Transcribe every line of the records verbatim.

──────── Supplied material

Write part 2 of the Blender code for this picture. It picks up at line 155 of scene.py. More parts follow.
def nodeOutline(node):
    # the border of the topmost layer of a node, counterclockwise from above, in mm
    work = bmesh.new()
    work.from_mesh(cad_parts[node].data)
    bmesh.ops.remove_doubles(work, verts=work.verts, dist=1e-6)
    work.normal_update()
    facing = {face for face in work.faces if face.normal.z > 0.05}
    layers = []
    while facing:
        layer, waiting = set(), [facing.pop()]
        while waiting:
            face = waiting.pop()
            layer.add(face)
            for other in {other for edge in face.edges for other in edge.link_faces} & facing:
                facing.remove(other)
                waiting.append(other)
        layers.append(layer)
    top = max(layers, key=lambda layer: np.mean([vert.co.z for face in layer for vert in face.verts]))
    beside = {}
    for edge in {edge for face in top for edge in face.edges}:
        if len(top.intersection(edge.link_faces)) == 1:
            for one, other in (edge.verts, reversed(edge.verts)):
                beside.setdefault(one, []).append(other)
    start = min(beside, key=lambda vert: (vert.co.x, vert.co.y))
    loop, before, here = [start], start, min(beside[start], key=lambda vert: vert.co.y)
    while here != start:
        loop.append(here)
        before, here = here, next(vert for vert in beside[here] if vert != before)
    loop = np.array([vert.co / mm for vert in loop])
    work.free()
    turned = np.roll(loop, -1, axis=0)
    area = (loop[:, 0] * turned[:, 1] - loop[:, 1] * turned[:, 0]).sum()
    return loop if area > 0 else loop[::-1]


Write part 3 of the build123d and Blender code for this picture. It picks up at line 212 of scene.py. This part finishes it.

────────────────

◆ **Finished answer**
Write part 2 of the Blender code for this picture. It picks up at line 155 of scene.py. More parts follow.
def nodeOutline(node):
    # the border of the topmost layer of a node, counterclockwise from above, in mm
    work = bmesh.new()
    work.from_mesh(cad_parts[node].data)
    bmesh.ops.remove_doubles(work, verts=work.verts, dist=1e-6)
    work.normal_update()
    facing = {face for face in work.faces if face.normal.z > 0.05}
    layers = []
    while facing:
        layer, waiting = set(), [facing.pop()]
        while waiting:
            face = waiting.pop()
            layer.add(face)
            for other in {other for edge in face.edges for other in edge.link_faces} & facing:
                facing.remove(other)
                waiting.append(other)
        layers.append(layer)
    top = max(layers, key=lambda layer: np.mean([vert.co.z for face in layer for vert in face.verts]))
    beside = {}
    for edge in {edge for face in top for edge in face.edges}:
        if len(top.intersection(edge.link_faces)) == 1:
            for one, other in (edge.verts, reversed(edge.verts)):
                beside.setdefault(one, []).append(other)
    start = min(beside, key=lambda vert: (vert.co.x, vert.co.y))
    loop, before, here = [start], start, min(beside[start], key=lambda vert: vert.co.y)
    while here != start:
        loop.append(here)
        before, here = here, next(vert for vert in beside[here] if vert != before)
    loop = np.array([vert.co / mm for vert in loop])
    work.free()
    turned = np.roll(loop, -1, axis=0)
    area = (loop[:, 0] * turned[:, 1] - loop[:, 1] * turned[:, 0]).sum()
    return loop if area > 0 else loop[::-1]


Write part 3 of the build123d and Blender code for this picture. It picks up at line 212 of scene.py. This part finishes it.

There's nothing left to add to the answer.